Learn how to enjoy your own company, how to be okay with spending a Friday evening by yourself. Learn that spending time alone will not equate to an existential crisis-inducing nothingness – unless you let it. Figure out that there are a lot of things you can do on your own: reading and documentary-watching and DIY projects and acting classes and pottery and coding lessons and catch-up phone calls with friends and purging those belongings you’ve wanted to purge for years and long walks and YouTube tutorials. And a million other things, too.
Understand that it is possible to love being alone, instead of just trying to survive it. Understand also that even if you eventually find the most perfect person in the world for you, you still have to learn how to be alone.
Understand that even if you fall in love to the point where it sets your soul on fire, you still have to be you. You will still come to learn that you have to be your own person outside of them.
Understand that falling in love can play a huge part in where your life will go, but it is not THE defining factor.
Because if you hate yourself, if you can’t stand listening to your own thoughts and thinking about your own life, if you really don’t like who you are – another person is not going to fix that. They will be a temporary distraction of course. A beautiful, loving, encouraging, can’t-think-about-anything-or-anyone-else kind of distraction, but eventually that feeling will come back down to earth, and settle itself into a more comfortable and sustainable sort of existence.
And even though you’ll be with your partner now, even though you might be happier than you’ve ever felt in your life because of their presence within it, you’ll still be stuck with yourself too. Just like before.
So learn how to love yourself. And understand that another person can love you with every fiber of their entire being, but that their total acceptance of you and who you are cannot fix you. Only your complete and total acceptance of who you are can fix you.

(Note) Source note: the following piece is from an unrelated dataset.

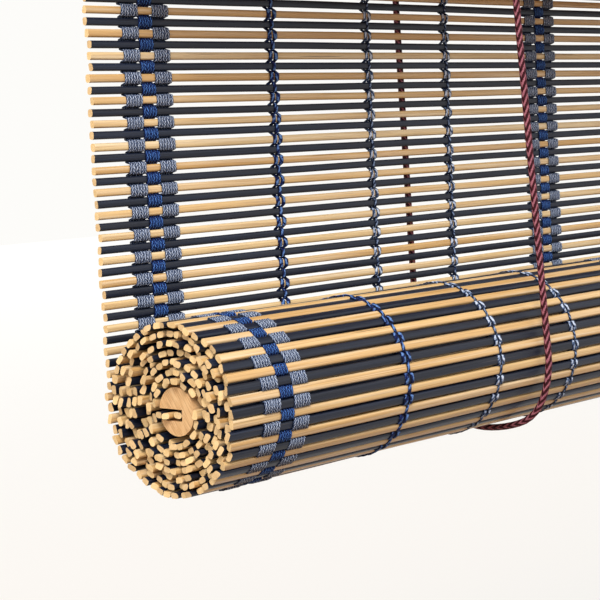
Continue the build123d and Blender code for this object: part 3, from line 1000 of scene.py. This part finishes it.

And it’s not going to happen in a day, or in a month, or in a year. It will probably be a lifelong process, just like it is with everyone else. You do not have to completely check off this ‘falling in love with yourself’ requirement from your to-do list before you can begin falling in love with someone else. But you do need to have begun the journey. You do need to have come to this realization and acknowledged that as happy as a new (and potentially lifelong) love can make you, that you are still the only person in the entire world who will live your exact life. You will spend every waking moment with yourself until the day you die. So you might as well start right now. What are you waiting for?